(Short task)
Find the line containing "const bandTop = lifted(base, normals, bandClear" and copy it exactly, along with every line after it up to and including the line containing "obj.matrix_world = world". Copy nothing else.
** start of Data for processing **
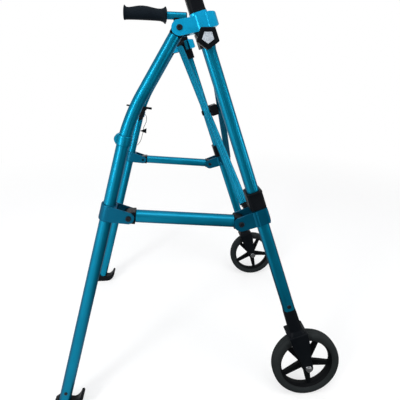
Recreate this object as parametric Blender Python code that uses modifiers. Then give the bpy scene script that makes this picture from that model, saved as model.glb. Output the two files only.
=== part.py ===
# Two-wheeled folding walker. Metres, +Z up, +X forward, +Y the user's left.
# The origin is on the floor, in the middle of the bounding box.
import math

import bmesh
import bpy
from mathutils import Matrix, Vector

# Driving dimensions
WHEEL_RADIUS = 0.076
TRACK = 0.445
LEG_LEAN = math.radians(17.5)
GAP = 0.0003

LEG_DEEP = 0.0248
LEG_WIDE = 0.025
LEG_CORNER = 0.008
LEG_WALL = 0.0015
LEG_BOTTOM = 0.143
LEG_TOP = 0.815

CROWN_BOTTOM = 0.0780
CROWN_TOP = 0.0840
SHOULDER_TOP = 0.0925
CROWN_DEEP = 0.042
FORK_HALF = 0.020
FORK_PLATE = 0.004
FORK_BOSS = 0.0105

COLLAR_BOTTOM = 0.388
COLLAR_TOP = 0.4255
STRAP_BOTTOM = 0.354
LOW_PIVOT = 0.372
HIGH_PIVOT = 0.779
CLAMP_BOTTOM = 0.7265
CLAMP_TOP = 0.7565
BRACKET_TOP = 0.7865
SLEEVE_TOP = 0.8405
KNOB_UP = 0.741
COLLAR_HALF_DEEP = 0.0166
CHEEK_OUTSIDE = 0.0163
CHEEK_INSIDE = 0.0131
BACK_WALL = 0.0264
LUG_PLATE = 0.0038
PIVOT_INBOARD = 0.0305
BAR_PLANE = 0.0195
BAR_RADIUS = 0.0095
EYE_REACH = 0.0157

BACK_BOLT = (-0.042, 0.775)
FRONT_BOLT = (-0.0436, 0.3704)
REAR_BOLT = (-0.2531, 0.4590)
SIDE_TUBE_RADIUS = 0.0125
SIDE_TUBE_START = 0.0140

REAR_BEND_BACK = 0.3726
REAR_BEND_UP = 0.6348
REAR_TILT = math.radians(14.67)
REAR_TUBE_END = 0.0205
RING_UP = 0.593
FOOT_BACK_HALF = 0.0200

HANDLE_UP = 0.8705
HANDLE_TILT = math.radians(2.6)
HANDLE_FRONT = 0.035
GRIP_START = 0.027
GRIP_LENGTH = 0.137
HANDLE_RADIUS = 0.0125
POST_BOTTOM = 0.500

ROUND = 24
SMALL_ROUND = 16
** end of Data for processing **
** start of Data for processing **
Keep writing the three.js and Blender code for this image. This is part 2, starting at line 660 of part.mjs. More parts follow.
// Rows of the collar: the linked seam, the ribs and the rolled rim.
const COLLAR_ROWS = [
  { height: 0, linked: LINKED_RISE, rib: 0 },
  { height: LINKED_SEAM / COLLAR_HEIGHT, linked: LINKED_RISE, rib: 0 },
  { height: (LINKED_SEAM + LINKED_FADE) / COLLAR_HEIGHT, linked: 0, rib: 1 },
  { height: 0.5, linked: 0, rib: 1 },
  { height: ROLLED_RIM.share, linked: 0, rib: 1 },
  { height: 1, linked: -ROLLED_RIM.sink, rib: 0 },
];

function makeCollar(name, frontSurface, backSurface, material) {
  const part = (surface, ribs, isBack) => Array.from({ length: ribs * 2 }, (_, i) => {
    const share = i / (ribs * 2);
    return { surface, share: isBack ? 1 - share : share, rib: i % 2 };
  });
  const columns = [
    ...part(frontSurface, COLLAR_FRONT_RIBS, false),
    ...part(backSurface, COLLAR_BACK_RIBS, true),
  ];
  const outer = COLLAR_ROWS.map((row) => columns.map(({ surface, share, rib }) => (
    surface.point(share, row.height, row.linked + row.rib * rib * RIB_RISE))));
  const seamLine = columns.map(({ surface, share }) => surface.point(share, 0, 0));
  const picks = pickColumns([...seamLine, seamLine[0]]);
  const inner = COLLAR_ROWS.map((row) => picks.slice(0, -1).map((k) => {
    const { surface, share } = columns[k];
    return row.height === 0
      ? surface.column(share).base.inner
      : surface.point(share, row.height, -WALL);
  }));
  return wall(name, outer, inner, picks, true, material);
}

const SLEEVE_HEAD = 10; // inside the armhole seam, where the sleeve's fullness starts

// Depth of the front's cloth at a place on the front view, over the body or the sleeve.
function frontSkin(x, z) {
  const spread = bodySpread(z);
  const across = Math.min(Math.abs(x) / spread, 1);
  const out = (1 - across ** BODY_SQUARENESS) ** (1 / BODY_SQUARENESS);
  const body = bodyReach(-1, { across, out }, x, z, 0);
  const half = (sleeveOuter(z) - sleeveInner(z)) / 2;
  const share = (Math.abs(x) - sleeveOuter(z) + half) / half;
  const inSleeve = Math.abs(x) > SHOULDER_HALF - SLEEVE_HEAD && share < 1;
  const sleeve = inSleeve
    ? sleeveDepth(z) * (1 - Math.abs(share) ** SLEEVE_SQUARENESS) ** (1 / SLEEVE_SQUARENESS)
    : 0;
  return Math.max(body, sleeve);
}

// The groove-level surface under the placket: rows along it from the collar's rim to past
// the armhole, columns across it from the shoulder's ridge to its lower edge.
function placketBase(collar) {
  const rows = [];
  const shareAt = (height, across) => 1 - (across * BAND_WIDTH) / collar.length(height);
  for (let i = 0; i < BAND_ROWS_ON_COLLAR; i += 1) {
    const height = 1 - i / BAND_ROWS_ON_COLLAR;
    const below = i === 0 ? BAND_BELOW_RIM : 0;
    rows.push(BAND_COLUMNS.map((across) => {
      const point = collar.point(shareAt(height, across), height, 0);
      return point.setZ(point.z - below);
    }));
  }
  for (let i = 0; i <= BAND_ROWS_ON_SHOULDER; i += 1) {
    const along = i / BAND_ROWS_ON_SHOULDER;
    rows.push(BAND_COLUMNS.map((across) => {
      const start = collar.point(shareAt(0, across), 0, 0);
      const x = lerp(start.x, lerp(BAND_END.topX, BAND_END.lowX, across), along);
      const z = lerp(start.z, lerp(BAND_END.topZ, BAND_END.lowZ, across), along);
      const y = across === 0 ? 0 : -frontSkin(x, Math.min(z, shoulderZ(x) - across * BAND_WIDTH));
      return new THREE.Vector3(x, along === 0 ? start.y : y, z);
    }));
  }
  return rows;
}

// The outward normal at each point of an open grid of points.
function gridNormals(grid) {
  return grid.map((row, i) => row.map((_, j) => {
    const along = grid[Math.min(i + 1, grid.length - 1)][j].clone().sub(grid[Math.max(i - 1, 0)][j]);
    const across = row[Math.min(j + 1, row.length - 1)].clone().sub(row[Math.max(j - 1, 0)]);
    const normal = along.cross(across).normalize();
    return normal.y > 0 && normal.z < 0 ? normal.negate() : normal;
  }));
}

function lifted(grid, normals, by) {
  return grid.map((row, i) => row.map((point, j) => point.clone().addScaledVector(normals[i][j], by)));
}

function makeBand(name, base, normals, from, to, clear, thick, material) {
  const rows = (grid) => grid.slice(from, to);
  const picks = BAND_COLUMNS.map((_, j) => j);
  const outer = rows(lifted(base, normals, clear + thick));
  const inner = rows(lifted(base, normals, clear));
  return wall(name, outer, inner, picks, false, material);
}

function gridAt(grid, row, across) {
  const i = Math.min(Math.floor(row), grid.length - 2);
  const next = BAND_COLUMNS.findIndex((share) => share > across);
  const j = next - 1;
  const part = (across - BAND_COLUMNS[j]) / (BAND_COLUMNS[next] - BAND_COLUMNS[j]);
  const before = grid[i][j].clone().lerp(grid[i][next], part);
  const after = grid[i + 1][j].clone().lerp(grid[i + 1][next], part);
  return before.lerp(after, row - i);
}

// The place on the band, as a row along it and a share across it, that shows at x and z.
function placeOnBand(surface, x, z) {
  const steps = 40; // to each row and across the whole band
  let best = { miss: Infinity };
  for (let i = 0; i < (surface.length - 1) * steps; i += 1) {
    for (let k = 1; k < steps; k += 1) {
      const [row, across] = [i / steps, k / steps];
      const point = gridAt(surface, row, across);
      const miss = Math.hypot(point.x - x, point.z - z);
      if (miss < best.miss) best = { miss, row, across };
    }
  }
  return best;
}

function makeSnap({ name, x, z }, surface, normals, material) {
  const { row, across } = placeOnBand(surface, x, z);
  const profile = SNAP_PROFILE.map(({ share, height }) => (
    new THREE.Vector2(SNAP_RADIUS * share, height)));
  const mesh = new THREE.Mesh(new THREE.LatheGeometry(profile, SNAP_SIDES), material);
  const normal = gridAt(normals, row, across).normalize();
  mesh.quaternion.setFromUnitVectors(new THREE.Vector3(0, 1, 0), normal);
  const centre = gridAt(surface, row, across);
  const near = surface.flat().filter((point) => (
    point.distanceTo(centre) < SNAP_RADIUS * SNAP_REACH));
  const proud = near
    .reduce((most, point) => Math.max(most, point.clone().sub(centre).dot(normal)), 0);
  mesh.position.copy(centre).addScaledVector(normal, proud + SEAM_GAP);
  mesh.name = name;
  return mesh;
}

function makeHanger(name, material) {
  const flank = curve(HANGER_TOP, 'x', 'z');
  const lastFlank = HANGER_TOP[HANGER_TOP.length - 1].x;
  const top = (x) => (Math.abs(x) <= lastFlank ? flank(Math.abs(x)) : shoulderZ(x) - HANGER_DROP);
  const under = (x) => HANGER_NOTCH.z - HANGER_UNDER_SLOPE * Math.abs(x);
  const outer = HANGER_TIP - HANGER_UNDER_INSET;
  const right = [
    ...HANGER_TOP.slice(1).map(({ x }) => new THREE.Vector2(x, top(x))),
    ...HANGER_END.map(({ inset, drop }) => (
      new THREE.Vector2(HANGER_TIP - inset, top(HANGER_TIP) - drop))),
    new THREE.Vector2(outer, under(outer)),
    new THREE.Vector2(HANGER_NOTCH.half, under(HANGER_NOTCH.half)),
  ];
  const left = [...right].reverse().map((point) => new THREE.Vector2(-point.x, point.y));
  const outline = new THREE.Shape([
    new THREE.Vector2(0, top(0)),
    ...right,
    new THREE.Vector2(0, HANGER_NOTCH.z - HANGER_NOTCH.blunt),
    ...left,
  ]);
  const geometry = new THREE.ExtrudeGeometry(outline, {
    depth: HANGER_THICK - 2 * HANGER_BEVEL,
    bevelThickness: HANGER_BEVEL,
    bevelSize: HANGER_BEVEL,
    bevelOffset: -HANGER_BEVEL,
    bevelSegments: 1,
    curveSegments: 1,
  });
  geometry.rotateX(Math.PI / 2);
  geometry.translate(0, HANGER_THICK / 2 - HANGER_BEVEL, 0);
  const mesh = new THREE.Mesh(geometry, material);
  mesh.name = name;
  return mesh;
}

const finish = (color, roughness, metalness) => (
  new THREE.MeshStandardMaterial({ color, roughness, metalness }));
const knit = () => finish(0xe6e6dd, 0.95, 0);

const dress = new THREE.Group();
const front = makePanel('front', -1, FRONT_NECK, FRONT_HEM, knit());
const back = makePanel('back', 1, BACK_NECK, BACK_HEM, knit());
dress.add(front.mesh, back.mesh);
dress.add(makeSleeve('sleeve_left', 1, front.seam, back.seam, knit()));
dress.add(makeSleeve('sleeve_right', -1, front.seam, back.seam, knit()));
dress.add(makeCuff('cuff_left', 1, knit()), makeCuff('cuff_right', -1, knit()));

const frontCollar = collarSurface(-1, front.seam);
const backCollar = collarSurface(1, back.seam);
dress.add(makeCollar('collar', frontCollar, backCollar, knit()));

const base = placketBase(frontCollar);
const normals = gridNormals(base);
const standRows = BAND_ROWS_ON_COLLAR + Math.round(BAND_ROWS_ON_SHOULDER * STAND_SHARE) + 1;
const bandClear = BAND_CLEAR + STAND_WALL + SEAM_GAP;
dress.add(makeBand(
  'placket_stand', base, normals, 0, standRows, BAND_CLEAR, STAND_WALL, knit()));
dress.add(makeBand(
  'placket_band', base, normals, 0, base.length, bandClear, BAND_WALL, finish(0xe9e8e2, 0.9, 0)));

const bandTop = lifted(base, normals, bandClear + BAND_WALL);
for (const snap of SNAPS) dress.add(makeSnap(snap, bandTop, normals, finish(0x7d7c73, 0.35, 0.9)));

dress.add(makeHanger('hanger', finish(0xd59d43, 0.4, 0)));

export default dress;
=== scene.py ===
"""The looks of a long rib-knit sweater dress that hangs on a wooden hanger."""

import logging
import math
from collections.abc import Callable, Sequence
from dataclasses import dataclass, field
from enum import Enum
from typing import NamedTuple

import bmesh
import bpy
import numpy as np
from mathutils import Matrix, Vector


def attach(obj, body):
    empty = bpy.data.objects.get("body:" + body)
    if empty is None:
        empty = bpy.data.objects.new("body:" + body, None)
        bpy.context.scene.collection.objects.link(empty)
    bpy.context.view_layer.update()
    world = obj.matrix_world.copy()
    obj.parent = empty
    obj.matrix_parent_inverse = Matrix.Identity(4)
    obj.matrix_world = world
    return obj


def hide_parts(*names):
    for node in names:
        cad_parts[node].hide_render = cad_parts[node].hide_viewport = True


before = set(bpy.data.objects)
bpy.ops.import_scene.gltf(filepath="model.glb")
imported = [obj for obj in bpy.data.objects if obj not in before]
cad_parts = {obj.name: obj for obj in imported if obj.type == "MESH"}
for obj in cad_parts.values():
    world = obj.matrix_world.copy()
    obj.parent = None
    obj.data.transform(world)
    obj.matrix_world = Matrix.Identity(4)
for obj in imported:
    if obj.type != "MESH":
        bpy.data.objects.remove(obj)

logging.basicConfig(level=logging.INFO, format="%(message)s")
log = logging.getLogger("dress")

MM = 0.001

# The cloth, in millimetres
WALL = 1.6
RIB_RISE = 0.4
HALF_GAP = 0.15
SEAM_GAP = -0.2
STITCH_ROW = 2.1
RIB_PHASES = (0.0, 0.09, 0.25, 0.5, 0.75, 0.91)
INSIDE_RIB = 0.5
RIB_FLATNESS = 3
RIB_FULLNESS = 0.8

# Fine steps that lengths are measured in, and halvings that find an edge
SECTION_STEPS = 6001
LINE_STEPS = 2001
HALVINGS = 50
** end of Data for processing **
(Answer for this exercise)
const bandTop = lifted(base, normals, bandClear + BAND_WALL);
for (const snap of SNAPS) dress.add(makeSnap(snap, bandTop, normals, finish(0x7d7c73, 0.35, 0.9)));

dress.add(makeHanger('hanger', finish(0xd59d43, 0.4, 0)));

export default dress;
=== scene.py ===
"""The looks of a long rib-knit sweater dress that hangs on a wooden hanger."""

import logging
import math
from collections.abc import Callable, Sequence
from dataclasses import dataclass, field
from enum import Enum
from typing import NamedTuple

import bmesh
import bpy
import numpy as np
from mathutils import Matrix, Vector


def attach(obj, body):
    empty = bpy.data.objects.get("body:" + body)
    if empty is None:
        empty = bpy.data.objects.new("body:" + body, None)
        bpy.context.scene.collection.objects.link(empty)
    bpy.context.view_layer.update()
    world = obj.matrix_world.copy()
    obj.parent = empty
    obj.matrix_parent_inverse = Matrix.Identity(4)
    obj.matrix_world = world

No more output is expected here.